Werden wie Donna Reed

    Die vorbildliche Ehefrau ist natürlich Donna Reed. 2 Sie ist schön, hilfsbereit und zufrieden, sie lächelt, sie ist großzügig und feminin — sie ist, mit einem Wort, gut. »Gut«, wie es für die vorbildliche Ehefrau gilt, mindert stets ihr Selbst, wie in den positiv besetzten Eigenschaften Selbstaufopferung, Selbstverleugnung, Selbstbeherrschung, Selbstbescheidung das nachgestellte Wort stets das Selbst der Frau einschränkt, zügelt, schmälert. Ihre Tugendhaftigkeit steht in direkt proportionalem Verhältnis dazu, wie weit ihr Selbst bereits beschnitten wurde und wieviel vom Rest sie bereit ist aufzugeben. Falls sie bereit ist, ihr Selbst ganz auszulöschen — selbst los zu werden — , hat sie es geschafft, das höchste Ziel zu erreichen. Sie hat das erlangt, was viele für das beste Selbst der Frau halten, oft sogar als ihr »wahres« Selbst bezeichnen — so sehr ihr wahres Selbst auch offenkundig daraus getilgt wurde.
    Wenn sie ihr Selbst völlig auslöschen kann und es dennoch schafft, zufrieden zu erscheinen, dann hat sie die weitere Glanzleistung vollbracht, ihre Weiblichkeit zu erhalten — dieses schwer dingfest zu machende Wesensmerkmal, das Frauen immer zu verlieren drohen, sooft ihr Selbst all diese Fesseln sprengen will.

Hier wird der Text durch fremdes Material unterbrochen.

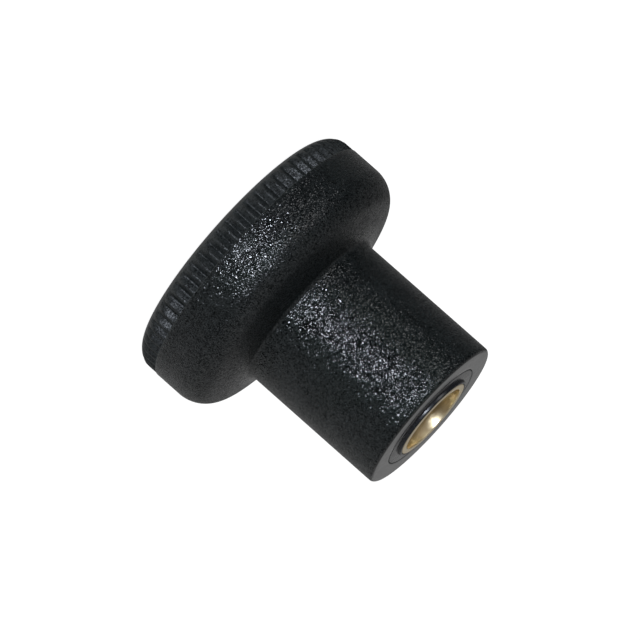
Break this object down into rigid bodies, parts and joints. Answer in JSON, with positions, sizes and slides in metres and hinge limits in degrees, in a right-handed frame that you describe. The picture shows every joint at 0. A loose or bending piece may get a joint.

In ihrem Buch Femininity (1984) bemerkte Susan Brownmiller, das Gespenst der verlorenen Weiblichkeit bedränge die Frauen zu allen Zeiten, eine ständige Mahnung an diese »angeborene Natur«, die sie »so sträflich zu ignorieren scheinen, sooft sie die ihr gesetzten Grenzen übertreten«. Sicherlich ist Weiblichkeit etwas, von dem man annimmt, daß Frauen in der Vergangenheit mehr davon besaßen — Brownmiller definiert den Begriff als »die Tradition auferlegter Beschränkungen« und tatsächlich schwindet die »Weiblichkeit« einer Frau mit jedem neuen Anzeichen keimenden Selbstbewußtseins, wie etwa Durchsetzungsvermögen oder Ehrgeiz.
    Am nachhaltigsten aber bringt offen gezeigte Sexualität diese Weiblichkeit zum Verschwinden; offene Sexualität ist mit Weiblichkeit oder Fraulichkeit nicht vereinbar. Die Annahme, daß die Frauen früher weiblicher waren als heute, liegt allein darin begründet, daß die Fesseln, die ihrer Sexualität angelegt wurden, in der Vergangenheit sehr viel stärker waren. Heutzutage gibt es zumindest theoretisch wenig, was Frauen davon abhalten könnte, offen aufzutreten und sich ihre sexuellen Wünsche zu erfüllen — oder doch zumindest zu zeigen, wie groß ihr Appetit darauf ist. Wie die Psychiaterin Dorothy Dinnerstein in The Mermaid and the Minotaur (1976) schrieb:
    Dies kann heute jeder spüren: Wenn Frauen zu mehr genitaler Lust fähig sind, als sie sie gegenwärtig bekommen, und wenn es ihnen gelingt, diese Lust zu finden, werden sie sehr viel stärker ihren eigenen Willen zeigen und weniger leicht zu unterdrücken sein; und umgekehrt, wenn sie fähig sind, mehr eigenen Willen zu zeigen, als sie es jetzt tun, und es schaffen, Anteil an der Macht zu erringen, die jetzt von Männern monopolisiert ist, werden sie mehr sexuelle Ansprüche geltend machen.